The system has two parts. The first, called vehicle-to-vehicle (V2V) communication, has is a system that allows automobiles to communicate with each other. A separate portion allows cars to communicate with roadside infrastructure, such as traffic lights, and work and school zones. Taken together the technology is now referred to as V2X.

One such example: Let’s say you’re driving, and coming up on an intersection. You’ve got a green light, but because of road design, you cannot see a vehicle on a cross street that’s about to run a red light.

With no V2X, the typical result of such a scenario would be getting t-boned by the car running the red light, a collision type that often injurers or kills.

But with V2X, your car frantically flashes a red warning light on your dashboard, warning of your of the impending danger and giving you time to respond appropriately by hitting your brakes. Thus, minimizing or completely eliminating the crash from occurring.

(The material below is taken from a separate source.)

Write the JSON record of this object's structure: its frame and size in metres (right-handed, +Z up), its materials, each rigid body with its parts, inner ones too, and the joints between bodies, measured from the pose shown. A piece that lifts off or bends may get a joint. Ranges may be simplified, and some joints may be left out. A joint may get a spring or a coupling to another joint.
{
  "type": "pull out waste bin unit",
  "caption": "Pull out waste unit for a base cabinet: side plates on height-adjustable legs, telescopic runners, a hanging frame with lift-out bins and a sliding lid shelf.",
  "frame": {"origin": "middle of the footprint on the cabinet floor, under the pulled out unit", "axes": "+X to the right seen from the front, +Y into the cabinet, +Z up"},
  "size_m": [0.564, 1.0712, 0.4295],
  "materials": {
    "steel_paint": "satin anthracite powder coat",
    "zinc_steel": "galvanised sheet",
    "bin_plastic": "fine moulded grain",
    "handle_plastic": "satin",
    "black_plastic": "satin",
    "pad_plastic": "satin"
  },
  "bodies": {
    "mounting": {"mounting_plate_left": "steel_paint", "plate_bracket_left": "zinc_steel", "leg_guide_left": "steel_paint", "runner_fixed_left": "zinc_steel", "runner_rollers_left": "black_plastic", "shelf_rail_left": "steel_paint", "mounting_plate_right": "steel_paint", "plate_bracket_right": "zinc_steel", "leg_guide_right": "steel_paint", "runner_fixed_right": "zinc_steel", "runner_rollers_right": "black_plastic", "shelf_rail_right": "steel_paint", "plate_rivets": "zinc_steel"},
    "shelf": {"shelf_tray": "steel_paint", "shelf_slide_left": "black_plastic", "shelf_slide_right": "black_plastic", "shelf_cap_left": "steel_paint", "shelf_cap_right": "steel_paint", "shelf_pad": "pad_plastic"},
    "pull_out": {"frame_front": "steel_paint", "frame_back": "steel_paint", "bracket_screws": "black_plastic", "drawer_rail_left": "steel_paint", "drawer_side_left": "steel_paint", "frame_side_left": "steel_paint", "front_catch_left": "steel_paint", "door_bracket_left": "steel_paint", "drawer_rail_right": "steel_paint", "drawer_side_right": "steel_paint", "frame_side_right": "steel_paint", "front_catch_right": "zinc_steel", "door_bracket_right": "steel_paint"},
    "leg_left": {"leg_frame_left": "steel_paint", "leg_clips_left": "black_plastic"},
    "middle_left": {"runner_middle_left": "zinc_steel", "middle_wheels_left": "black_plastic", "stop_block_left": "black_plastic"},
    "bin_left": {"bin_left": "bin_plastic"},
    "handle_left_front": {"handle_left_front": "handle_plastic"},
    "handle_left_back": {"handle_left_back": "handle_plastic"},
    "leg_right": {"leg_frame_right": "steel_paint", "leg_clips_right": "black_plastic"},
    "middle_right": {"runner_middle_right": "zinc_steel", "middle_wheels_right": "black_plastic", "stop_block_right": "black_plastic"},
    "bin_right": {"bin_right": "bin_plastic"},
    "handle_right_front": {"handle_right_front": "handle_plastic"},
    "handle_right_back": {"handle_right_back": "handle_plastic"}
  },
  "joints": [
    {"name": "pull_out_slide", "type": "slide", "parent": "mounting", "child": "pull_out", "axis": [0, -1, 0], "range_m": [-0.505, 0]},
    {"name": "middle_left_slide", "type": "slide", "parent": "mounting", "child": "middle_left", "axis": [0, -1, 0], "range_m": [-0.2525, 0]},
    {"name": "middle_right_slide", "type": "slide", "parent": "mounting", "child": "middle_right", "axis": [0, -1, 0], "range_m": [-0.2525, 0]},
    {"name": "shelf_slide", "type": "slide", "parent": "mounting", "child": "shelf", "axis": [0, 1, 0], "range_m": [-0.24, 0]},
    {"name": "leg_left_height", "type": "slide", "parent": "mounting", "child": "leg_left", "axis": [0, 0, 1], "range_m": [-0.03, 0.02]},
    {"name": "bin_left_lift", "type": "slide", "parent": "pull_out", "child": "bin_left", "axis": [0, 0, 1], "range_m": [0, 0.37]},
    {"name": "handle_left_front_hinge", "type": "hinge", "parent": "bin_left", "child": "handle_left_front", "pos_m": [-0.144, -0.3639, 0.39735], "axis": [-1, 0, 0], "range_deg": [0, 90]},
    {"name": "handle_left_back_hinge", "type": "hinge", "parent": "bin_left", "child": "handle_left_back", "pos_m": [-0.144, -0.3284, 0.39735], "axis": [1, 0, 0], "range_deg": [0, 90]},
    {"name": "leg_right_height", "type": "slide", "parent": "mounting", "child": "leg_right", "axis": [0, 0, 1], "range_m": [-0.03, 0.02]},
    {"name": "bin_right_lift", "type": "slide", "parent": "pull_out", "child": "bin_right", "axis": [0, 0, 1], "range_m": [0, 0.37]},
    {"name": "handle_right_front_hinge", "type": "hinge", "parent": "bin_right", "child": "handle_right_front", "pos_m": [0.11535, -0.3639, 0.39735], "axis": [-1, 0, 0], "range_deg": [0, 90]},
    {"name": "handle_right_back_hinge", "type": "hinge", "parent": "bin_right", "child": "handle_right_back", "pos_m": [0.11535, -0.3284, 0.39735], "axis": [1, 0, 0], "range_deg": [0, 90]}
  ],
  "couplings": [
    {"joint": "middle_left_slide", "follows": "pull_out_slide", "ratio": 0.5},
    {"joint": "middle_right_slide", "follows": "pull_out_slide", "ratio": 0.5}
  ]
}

Consumer Reports staffers have experienced V2X up close and personal. Overall, both came away impressed with the effectiveness and potential safety benefits of the systems.

It’ll be several years before this technology is ready for market, and we think it may be a bit of a pipe dream at getting the smart roadway into place, given that we can’t even manage to patch potholes as our automotive infrastructure crumbles around us.

“These systems are being aggressively developed because they could be the next big safety breakthrough,” said Rik Paul, automotive editor, Consumer Reports. “But adequate oversight of how the information is used is essential to ensure the privacy of drivers and to prevent abuse.”